TASK
Your task is to write out the complete listing exactly as it is shown.

↓

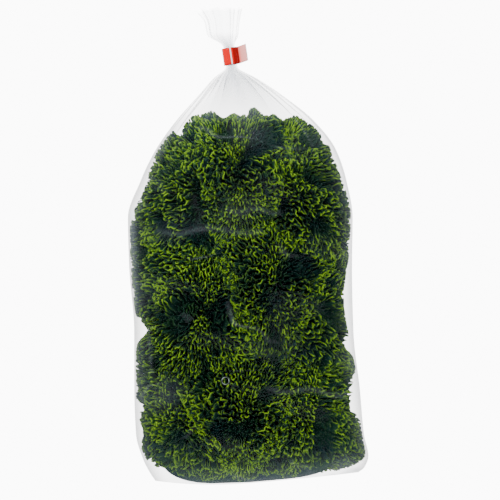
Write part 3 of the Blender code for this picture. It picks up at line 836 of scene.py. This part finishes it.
across = np.linspace(-0.5, 0.5, 9)
tape_points, colour_and_light_place = [], []
centre = section([TAPE_Y * MM])
for x, z in strip:
    skew = 0.2 * max(x - 5.6, 0)
    for step in across:
        lift = 0.06 * math.cos(step * math.pi)
        tape_points.append((x, step * TAPE_WIDE + skew, z * (1 + 0.03 * lift)))
        # Where each point sits along the strip, for the colours below; the underside in the middle
        # is moved off the painted glare line
        colour_and_light_place.append(x if z > 0 or not -1 < x < 2 else -1)
tilt_cos, tilt_sin = math.cos(TAPE_TILT), math.sin(TAPE_TILT)
tilt = np.array([[tilt_cos, -tilt_sin, 0], [tilt_sin, tilt_cos, 0], [0, 0, 1]])
tape_points = np.array(tape_points) @ tilt.T * MM
tape_points += (centre[0][0], TAPE_Y * MM, centre[2][0] + (centre[3][0] - centre[4][0]) / 2)
tape_faces = grid_faces(len(strip), len(across))
red_tape = new_material("glossy_red_tape")
along_strip = node(red_tape, "ShaderNodeAttribute", attribute_name="out")
reds_and_painted_light = node(red_tape, "ShaderNodeValToRGB", [("Fac", along_strip.outputs["Fac"])])
# Colours along the strip: a lighter red at the far left of the wrap, bright red on the wrap's front
# with a white painted glare line, a dark red painted shade on the fold where the tab starts, and a
# pale pink painted reflection on the tab, white at its end
for stop, tone in (
    (0.01, "#F0604C"),
    (0.06, "#D80400"),
    (0.315, "#D80400"),
    (0.325, "#FFFFFF"),
    (0.36, "#FFF8F6"),
    (0.37, "#D80400"),
    (0.42, "#CC0200"),
    (0.44, "#8C0000"),
    (0.65, "#8A0000"),
    (0.67, "#FF6A60"),
    (0.76, "#FFA096"),
    (0.97, "#FFACA4"),
):
    mark = reds_and_painted_light.color_ramp.elements.new(stop)
    mark.color = linear(tone)
gloss_coat = node(red_tape, "ShaderNodeBsdfPrincipled", [("Base Color", reds_and_painted_light.outputs["Color"])])
gloss_coat.inputs["Roughness"].default_value = 0.25
gloss_coat.inputs["Specular IOR Level"].default_value = 0.08
node(red_tape, "ShaderNodeOutputMaterial", links=[("Surface", gloss_coat.outputs[0])])
tape = mesh_object("closing_tape", tape_points, tape_faces, red_tape)
point_values(tape, "out", (np.array(colour_and_light_place) + 5.5) / 17.6)
thick = tape.modifiers.new("Strip", "SOLIDIFY")
thick.thickness, thick.offset = TAPE_THICK, 0
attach(tape, "root")
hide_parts("neck_tape")
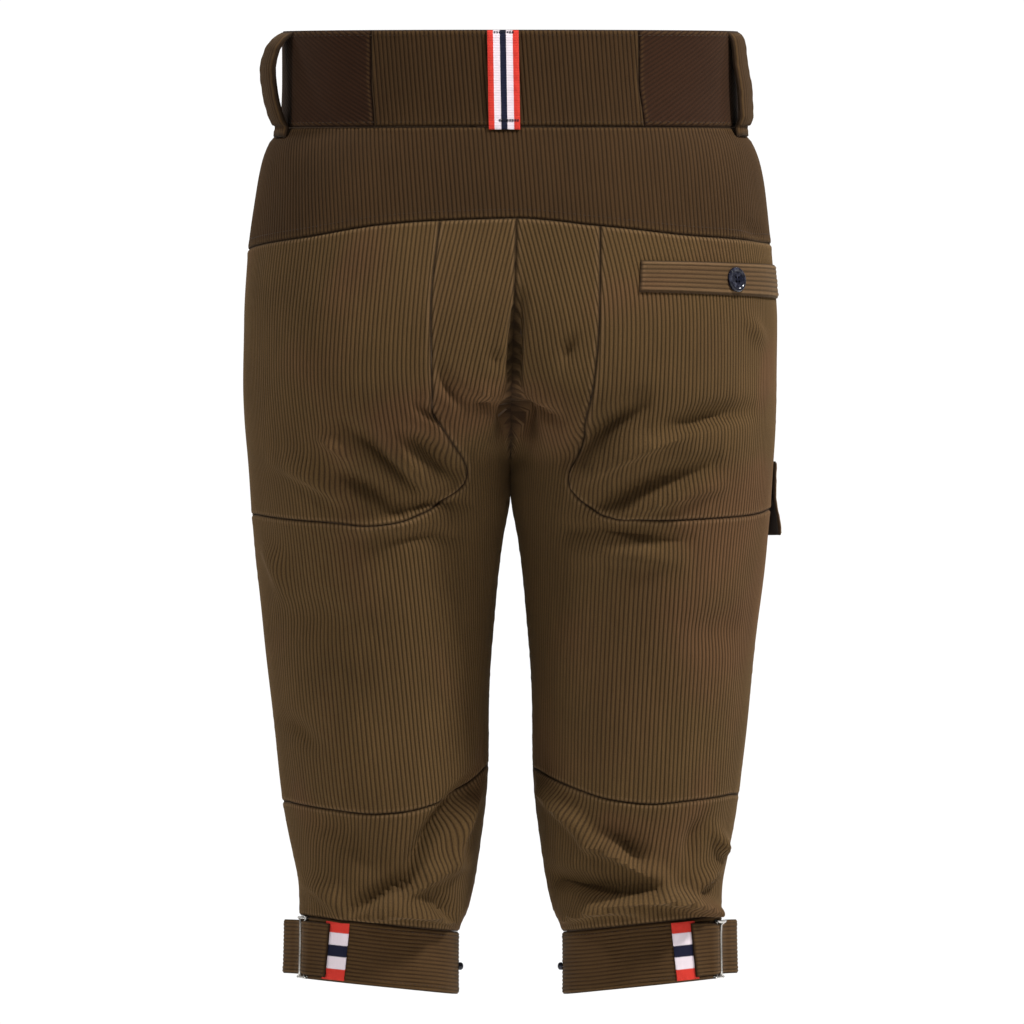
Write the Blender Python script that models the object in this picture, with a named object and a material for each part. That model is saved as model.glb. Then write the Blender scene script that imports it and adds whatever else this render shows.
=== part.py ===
"""Corduroy knickerbockers, filled out as when worn, hollow and open at the waist and both hems.

The origin is the middle of the waistband, +Z is up and the garment's front faces -Y, so its left leg is
at +X. Lengths are in millimetres and become metres where a mesh is made.

Each leg with its half of the seat is one tube of cross-sections. Above the fork the two tubes run into
each other and each stops at the middle. A place on the cloth is (across, height): across is 0 at the
centre back and along the back of the inseam, 1 at the right outseam, 2 at the centre front, and the same
below zero on the left.
"""

import math

import bpy
import numpy as np
from mathutils import Vector, geometry

# Cloth and seams
CLOTH = 1.8
BAND = 2.6
CUFF = 3.0
TRIM = 1.2
SEAM = 0.3

# Heights of the horizontal seams
WAIST_TOP = 35.0
WAIST_SEAM = -34.5
CUFF_TOP = -607.0
CUFF_HEM = -652.0

# The outseams lie a little in front of the widest line
OUTSEAM = math.radians(-6)

# The grid that every panel's inner points lie on
COLUMNS_PER_QUARTER = 12
ROW_STEP = 20.0
QUARTER_GIRTH = 250.0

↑

OUTPUT FOR THIS TASK
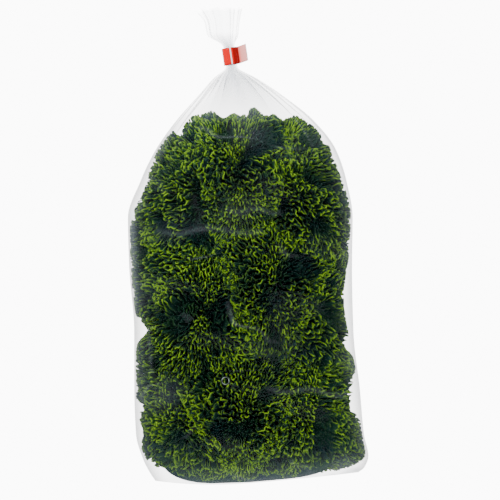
Write part 3 of the Blender code for this picture. It picks up at line 836 of scene.py. This part finishes it.
across = np.linspace(-0.5, 0.5, 9)
tape_points, colour_and_light_place = [], []
centre = section([TAPE_Y * MM])
for x, z in strip:
    skew = 0.2 * max(x - 5.6, 0)
    for step in across:
        lift = 0.06 * math.cos(step * math.pi)
        tape_points.append((x, step * TAPE_WIDE + skew, z * (1 + 0.03 * lift)))
        # Where each point sits along the strip, for the colours below; the underside in the middle
        # is moved off the painted glare line
        colour_and_light_place.append(x if z > 0 or not -1 < x < 2 else -1)
tilt_cos, tilt_sin = math.cos(TAPE_TILT), math.sin(TAPE_TILT)
tilt = np.array([[tilt_cos, -tilt_sin, 0], [tilt_sin, tilt_cos, 0], [0, 0, 1]])
tape_points = np.array(tape_points) @ tilt.T * MM
tape_points += (centre[0][0], TAPE_Y * MM, centre[2][0] + (centre[3][0] - centre[4][0]) / 2)
tape_faces = grid_faces(len(strip), len(across))
red_tape = new_material("glossy_red_tape")
along_strip = node(red_tape, "ShaderNodeAttribute", attribute_name="out")
reds_and_painted_light = node(red_tape, "ShaderNodeValToRGB", [("Fac", along_strip.outputs["Fac"])])
# Colours along the strip: a lighter red at the far left of the wrap, bright red on the wrap's front
# with a white painted glare line, a dark red painted shade on the fold where the tab starts, and a
# pale pink painted reflection on the tab, white at its end
for stop, tone in (
    (0.01, "#F0604C"),
    (0.06, "#D80400"),
    (0.315, "#D80400"),
    (0.325, "#FFFFFF"),
    (0.36, "#FFF8F6"),
    (0.37, "#D80400"),
    (0.42, "#CC0200"),
    (0.44, "#8C0000"),
    (0.65, "#8A0000"),
    (0.67, "#FF6A60"),
    (0.76, "#FFA096"),
    (0.97, "#FFACA4"),
):
    mark = reds_and_painted_light.color_ramp.elements.new(stop)
    mark.color = linear(tone)
gloss_coat = node(red_tape, "ShaderNodeBsdfPrincipled", [("Base Color", reds_and_painted_light.outputs["Color"])])
gloss_coat.inputs["Roughness"].default_value = 0.25
gloss_coat.inputs["Specular IOR Level"].default_value = 0.08
node(red_tape, "ShaderNodeOutputMaterial", links=[("Surface", gloss_coat.outputs[0])])
tape = mesh_object("closing_tape", tape_points, tape_faces, red_tape)
point_values(tape, "out", (np.array(colour_and_light_place) + 5.5) / 17.6)
thick = tape.modifiers.new("Strip", "SOLIDIFY")
thick.thickness, thick.offset = TAPE_THICK, 0
attach(tape, "root")
hide_parts("neck_tape")
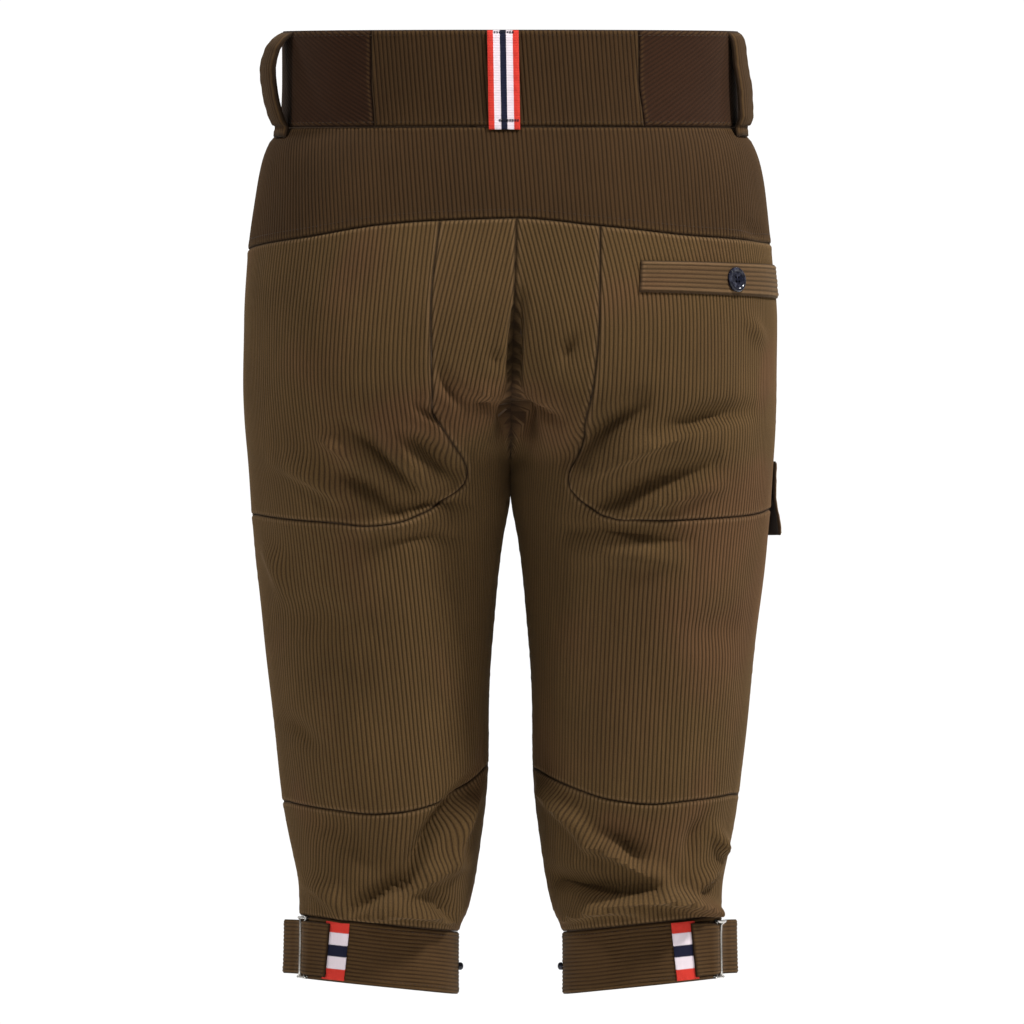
Write the Blender Python script that models the object in this picture, with a named object and a material for each part. That model is saved as model.glb. Then write the Blender scene script that imports it and adds whatever else this render shows.
=== part.py ===
"""Corduroy knickerbockers, filled out as when worn, hollow and open at the waist and both hems.

The origin is the middle of the waistband, +Z is up and the garment's front faces -Y, so its left leg is
at +X. Lengths are in millimetres and become metres where a mesh is made.

Each leg with its half of the seat is one tube of cross-sections. Above the fork the two tubes run into
each other and each stops at the middle. A place on the cloth is (across, height): across is 0 at the
centre back and along the back of the inseam, 1 at the right outseam, 2 at the centre front, and the same
below zero on the left.
"""

import math

import bpy
import numpy as np
from mathutils import Vector, geometry

# Cloth and seams
CLOTH = 1.8
BAND = 2.6
CUFF = 3.0
TRIM = 1.2
SEAM = 0.3

# Heights of the horizontal seams
WAIST_TOP = 35.0
WAIST_SEAM = -34.5
CUFF_TOP = -607.0
CUFF_HEM = -652.0

# The outseams lie a little in front of the widest line
OUTSEAM = math.radians(-6)

# The grid that every panel's inner points lie on
COLUMNS_PER_QUARTER = 12
ROW_STEP = 20.0
QUARTER_GIRTH = 250.0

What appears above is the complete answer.